What is expected: Give back all the data exactly, line by line.

Dataset section:
[START]
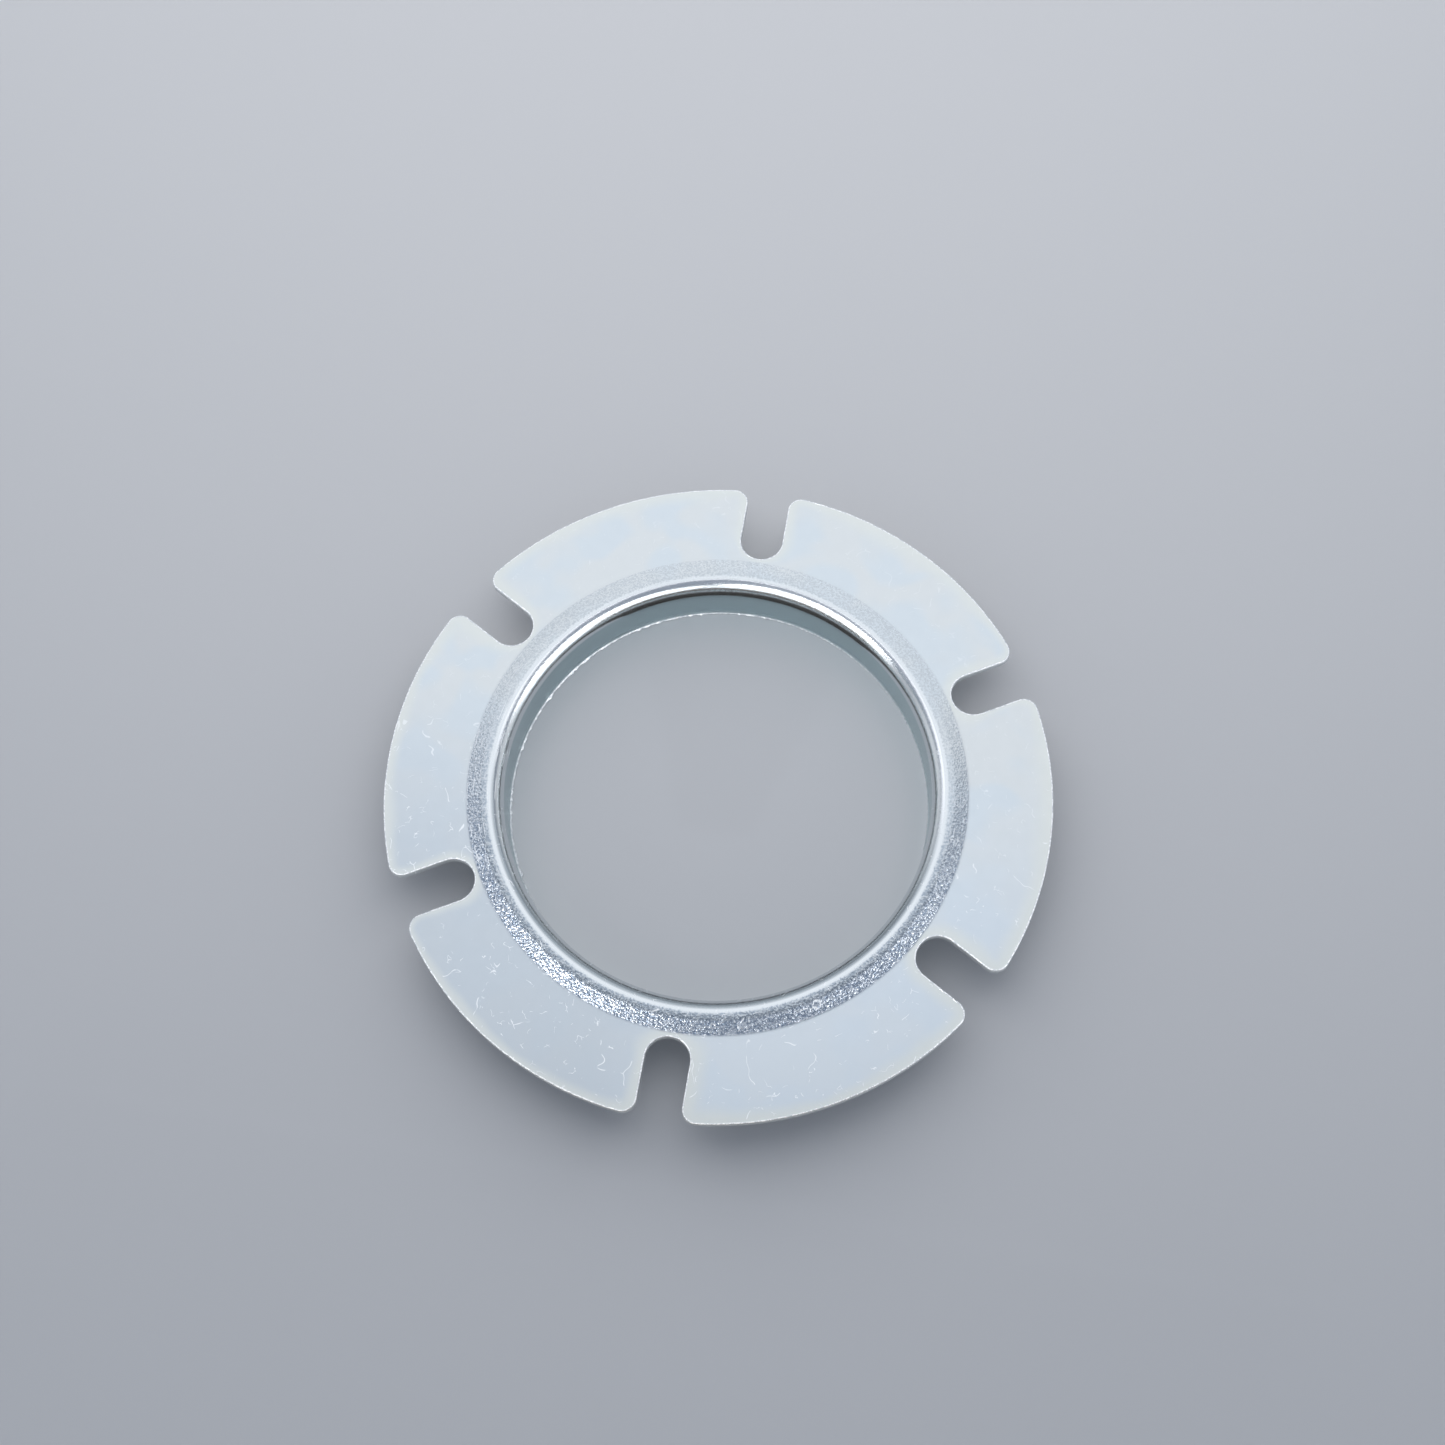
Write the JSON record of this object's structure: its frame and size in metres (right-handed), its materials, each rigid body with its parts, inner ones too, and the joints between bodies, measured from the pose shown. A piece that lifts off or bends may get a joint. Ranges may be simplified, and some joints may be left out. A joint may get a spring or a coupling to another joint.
{
  "type": "flanged collar",
  "caption": "Pressed sheet-steel flanged collar: a flat ring flange with open radial bolt slots, a raised band and rounded lip, and a short straight collar behind it.",
  "frame": {"origin": "on the collar's axis, at the collar's cut end, which is the lowest plane", "axes": "+Z along the axis, from the collar's cut end towards the flange's front side; one slot lies along +Y"},
  "size_m": [0.14, 0.1392, 0.0128],
  "materials": {
    "zinc_plate": "satin blue-white zinc plate on cold-drawn sheet steel, finely scratched, with a granular stretched band and a burnished lip"
  },
  "bodies": {
    "root": {"flanged_collar": "zinc_plate"}
  },
  "joints": []
}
[END]
Exercise output:
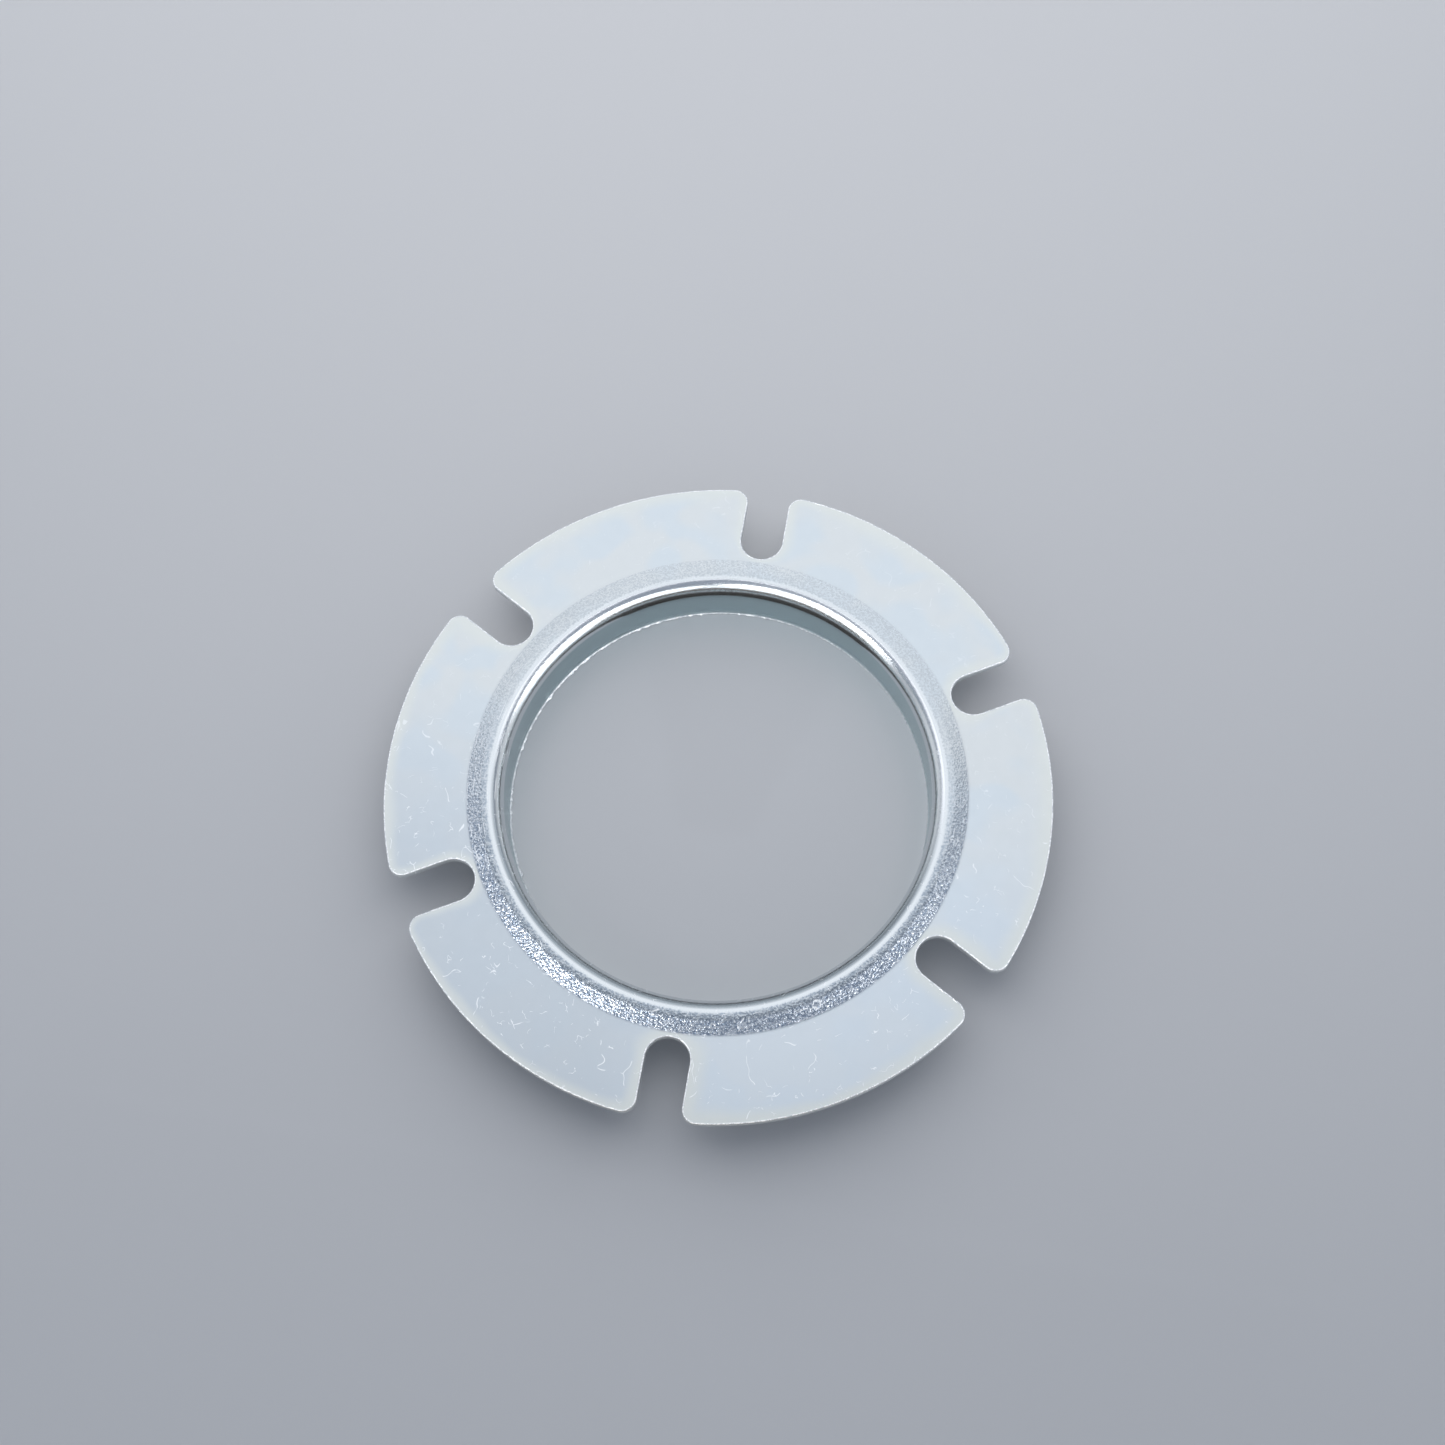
Write the JSON record of this object's structure: its frame and size in metres (right-handed), its materials, each rigid body with its parts, inner ones too, and the joints between bodies, measured from the pose shown. A piece that lifts off or bends may get a joint. Ranges may be simplified, and some joints may be left out. A joint may get a spring or a coupling to another joint.
{
  "type": "flanged collar",
  "caption": "Pressed sheet-steel flanged collar: a flat ring flange with open radial bolt slots, a raised band and rounded lip, and a short straight collar behind it.",
  "frame": {"origin": "on the collar's axis, at the collar's cut end, which is the lowest plane", "axes": "+Z along the axis, from the collar's cut end towards the flange's front side; one slot lies along +Y"},
  "size_m": [0.14, 0.1392, 0.0128],
  "materials": {
    "zinc_plate": "satin blue-white zinc plate on cold-drawn sheet steel, finely scratched, with a granular stretched band and a burnished lip"
  },
  "bodies": {
    "root": {"flanged_collar": "zinc_plate"}
  },
  "joints": []
}